Task »
Your answer should be a single number: the count of lines containing "FreeCAD".
═══ Source material
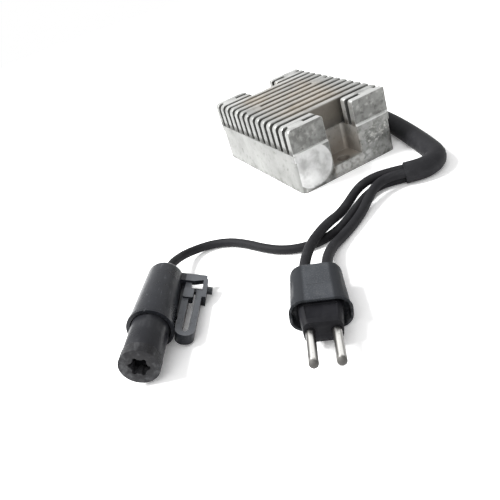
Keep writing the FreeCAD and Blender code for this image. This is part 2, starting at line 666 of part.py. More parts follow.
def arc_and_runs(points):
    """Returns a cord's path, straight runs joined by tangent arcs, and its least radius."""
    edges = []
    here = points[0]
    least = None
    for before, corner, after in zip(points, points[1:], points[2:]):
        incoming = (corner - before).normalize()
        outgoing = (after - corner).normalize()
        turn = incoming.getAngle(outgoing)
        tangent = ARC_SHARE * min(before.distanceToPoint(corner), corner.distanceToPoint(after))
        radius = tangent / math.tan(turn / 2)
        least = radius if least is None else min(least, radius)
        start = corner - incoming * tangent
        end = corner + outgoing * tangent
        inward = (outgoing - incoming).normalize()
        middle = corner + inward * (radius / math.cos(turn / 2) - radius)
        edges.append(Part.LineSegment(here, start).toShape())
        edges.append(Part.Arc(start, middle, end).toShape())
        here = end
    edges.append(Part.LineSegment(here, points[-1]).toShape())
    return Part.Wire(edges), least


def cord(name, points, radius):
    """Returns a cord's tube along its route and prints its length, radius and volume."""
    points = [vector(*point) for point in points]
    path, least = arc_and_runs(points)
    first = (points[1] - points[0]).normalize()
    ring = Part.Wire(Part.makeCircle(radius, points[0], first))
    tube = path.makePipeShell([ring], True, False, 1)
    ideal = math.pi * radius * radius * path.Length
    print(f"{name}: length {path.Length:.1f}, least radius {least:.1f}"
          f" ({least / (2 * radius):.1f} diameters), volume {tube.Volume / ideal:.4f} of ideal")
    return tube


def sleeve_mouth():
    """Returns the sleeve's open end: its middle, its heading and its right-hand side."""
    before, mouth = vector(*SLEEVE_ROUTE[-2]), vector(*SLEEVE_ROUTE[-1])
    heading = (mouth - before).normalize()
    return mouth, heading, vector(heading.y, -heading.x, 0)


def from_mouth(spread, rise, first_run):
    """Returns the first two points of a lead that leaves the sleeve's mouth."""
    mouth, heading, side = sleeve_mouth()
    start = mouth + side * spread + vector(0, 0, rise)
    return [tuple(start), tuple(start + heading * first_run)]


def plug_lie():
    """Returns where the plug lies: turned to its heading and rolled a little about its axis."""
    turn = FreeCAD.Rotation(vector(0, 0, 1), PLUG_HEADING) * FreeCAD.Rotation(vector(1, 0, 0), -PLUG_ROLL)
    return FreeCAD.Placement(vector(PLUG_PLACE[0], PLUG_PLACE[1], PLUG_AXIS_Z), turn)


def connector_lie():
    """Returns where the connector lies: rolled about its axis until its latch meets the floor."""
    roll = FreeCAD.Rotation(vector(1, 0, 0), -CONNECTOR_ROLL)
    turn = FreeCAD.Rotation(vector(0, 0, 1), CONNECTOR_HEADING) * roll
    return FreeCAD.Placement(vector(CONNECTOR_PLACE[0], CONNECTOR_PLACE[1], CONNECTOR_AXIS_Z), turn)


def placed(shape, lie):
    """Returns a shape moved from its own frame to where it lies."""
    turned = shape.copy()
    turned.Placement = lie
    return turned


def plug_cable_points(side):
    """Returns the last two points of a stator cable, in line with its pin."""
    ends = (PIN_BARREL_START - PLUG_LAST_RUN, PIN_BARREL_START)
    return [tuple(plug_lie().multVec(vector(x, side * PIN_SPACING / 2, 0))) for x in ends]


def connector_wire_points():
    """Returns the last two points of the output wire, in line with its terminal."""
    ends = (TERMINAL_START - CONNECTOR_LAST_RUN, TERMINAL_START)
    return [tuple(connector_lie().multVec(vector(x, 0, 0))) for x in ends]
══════
Worked answer »
6